> _Stated goal_: Reproduce the material in full, unchanged.

> _Given information_:

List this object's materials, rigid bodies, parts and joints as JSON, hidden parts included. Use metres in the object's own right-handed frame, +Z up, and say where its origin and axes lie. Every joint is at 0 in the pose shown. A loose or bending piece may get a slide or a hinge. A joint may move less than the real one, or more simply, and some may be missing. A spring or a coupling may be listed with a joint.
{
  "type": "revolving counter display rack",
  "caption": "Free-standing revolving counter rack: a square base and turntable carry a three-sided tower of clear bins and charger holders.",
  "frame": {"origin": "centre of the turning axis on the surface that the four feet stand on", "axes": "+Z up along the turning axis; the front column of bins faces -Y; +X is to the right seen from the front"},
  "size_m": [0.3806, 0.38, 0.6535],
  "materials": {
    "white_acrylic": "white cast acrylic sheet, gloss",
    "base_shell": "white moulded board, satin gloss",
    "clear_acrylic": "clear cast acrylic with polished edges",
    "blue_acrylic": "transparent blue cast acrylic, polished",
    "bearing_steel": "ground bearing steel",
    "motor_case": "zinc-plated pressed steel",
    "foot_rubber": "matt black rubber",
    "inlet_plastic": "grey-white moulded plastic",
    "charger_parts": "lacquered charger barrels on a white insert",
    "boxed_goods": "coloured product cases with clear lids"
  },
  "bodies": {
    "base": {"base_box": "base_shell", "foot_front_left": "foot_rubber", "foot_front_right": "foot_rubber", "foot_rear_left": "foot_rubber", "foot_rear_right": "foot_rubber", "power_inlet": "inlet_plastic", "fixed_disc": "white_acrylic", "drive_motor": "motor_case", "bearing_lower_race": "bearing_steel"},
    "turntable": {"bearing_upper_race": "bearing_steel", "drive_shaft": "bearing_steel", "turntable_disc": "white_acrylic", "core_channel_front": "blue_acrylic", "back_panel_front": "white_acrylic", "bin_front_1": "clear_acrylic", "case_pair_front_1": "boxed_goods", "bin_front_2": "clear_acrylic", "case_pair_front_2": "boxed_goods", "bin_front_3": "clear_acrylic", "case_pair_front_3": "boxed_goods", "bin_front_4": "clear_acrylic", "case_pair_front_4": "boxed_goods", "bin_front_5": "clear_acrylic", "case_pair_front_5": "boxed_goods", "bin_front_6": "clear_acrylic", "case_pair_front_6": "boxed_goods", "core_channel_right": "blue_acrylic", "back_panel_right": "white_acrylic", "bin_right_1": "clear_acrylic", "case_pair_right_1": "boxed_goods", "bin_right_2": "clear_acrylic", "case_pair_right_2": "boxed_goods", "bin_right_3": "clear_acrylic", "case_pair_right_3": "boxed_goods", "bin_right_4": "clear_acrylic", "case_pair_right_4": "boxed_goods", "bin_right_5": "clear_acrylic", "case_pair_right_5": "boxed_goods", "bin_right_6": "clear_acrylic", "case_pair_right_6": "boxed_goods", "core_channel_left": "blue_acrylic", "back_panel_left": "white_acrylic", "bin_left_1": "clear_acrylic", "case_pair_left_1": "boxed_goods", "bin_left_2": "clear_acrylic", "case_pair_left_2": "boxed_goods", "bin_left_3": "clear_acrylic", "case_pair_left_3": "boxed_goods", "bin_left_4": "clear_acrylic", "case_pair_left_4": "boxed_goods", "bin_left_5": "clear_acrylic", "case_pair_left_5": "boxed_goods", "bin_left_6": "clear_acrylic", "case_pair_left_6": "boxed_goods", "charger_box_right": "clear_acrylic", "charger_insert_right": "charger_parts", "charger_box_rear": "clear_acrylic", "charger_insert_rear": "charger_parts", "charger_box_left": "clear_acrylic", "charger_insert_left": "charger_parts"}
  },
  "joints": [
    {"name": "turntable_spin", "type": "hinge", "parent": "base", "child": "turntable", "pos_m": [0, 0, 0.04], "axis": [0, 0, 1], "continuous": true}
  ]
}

> _Response to the task_:
List this object's materials, rigid bodies, parts and joints as JSON, hidden parts included. Use metres in the object's own right-handed frame, +Z up, and say where its origin and axes lie. Every joint is at 0 in the pose shown. A loose or bending piece may get a slide or a hinge. A joint may move less than the real one, or more simply, and some may be missing. A spring or a coupling may be listed with a joint.
{
  "type": "revolving counter display rack",
  "caption": "Free-standing revolving counter rack: a square base and turntable carry a three-sided tower of clear bins and charger holders.",
  "frame": {"origin": "centre of the turning axis on the surface that the four feet stand on", "axes": "+Z up along the turning axis; the front column of bins faces -Y; +X is to the right seen from the front"},
  "size_m": [0.3806, 0.38, 0.6535],
  "materials": {
    "white_acrylic": "white cast acrylic sheet, gloss",
    "base_shell": "white moulded board, satin gloss",
    "clear_acrylic": "clear cast acrylic with polished edges",
    "blue_acrylic": "transparent blue cast acrylic, polished",
    "bearing_steel": "ground bearing steel",
    "motor_case": "zinc-plated pressed steel",
    "foot_rubber": "matt black rubber",
    "inlet_plastic": "grey-white moulded plastic",
    "charger_parts": "lacquered charger barrels on a white insert",
    "boxed_goods": "coloured product cases with clear lids"
  },
  "bodies": {
    "base": {"base_box": "base_shell", "foot_front_left": "foot_rubber", "foot_front_right": "foot_rubber", "foot_rear_left": "foot_rubber", "foot_rear_right": "foot_rubber", "power_inlet": "inlet_plastic", "fixed_disc": "white_acrylic", "drive_motor": "motor_case", "bearing_lower_race": "bearing_steel"},
    "turntable": {"bearing_upper_race": "bearing_steel", "drive_shaft": "bearing_steel", "turntable_disc": "white_acrylic", "core_channel_front": "blue_acrylic", "back_panel_front": "white_acrylic", "bin_front_1": "clear_acrylic", "case_pair_front_1": "boxed_goods", "bin_front_2": "clear_acrylic", "case_pair_front_2": "boxed_goods", "bin_front_3": "clear_acrylic", "case_pair_front_3": "boxed_goods", "bin_front_4": "clear_acrylic", "case_pair_front_4": "boxed_goods", "bin_front_5": "clear_acrylic", "case_pair_front_5": "boxed_goods", "bin_front_6": "clear_acrylic", "case_pair_front_6": "boxed_goods", "core_channel_right": "blue_acrylic", "back_panel_right": "white_acrylic", "bin_right_1": "clear_acrylic", "case_pair_right_1": "boxed_goods", "bin_right_2": "clear_acrylic", "case_pair_right_2": "boxed_goods", "bin_right_3": "clear_acrylic", "case_pair_right_3": "boxed_goods", "bin_right_4": "clear_acrylic", "case_pair_right_4": "boxed_goods", "bin_right_5": "clear_acrylic", "case_pair_right_5": "boxed_goods", "bin_right_6": "clear_acrylic", "case_pair_right_6": "boxed_goods", "core_channel_left": "blue_acrylic", "back_panel_left": "white_acrylic", "bin_left_1": "clear_acrylic", "case_pair_left_1": "boxed_goods", "bin_left_2": "clear_acrylic", "case_pair_left_2": "boxed_goods", "bin_left_3": "clear_acrylic", "case_pair_left_3": "boxed_goods", "bin_left_4": "clear_acrylic", "case_pair_left_4": "boxed_goods", "bin_left_5": "clear_acrylic", "case_pair_left_5": "boxed_goods", "bin_left_6": "clear_acrylic", "case_pair_left_6": "boxed_goods", "charger_box_right": "clear_acrylic", "charger_insert_right": "charger_parts", "charger_box_rear": "clear_acrylic", "charger_insert_rear": "charger_parts", "charger_box_left": "clear_acrylic", "charger_insert_left": "charger_parts"}
  },
  "joints": [
    {"name": "turntable_spin", "type": "hinge", "parent": "base", "child": "turntable", "pos_m": [0, 0, 0.04], "axis": [0, 0, 1], "continuous": true}
  ]
}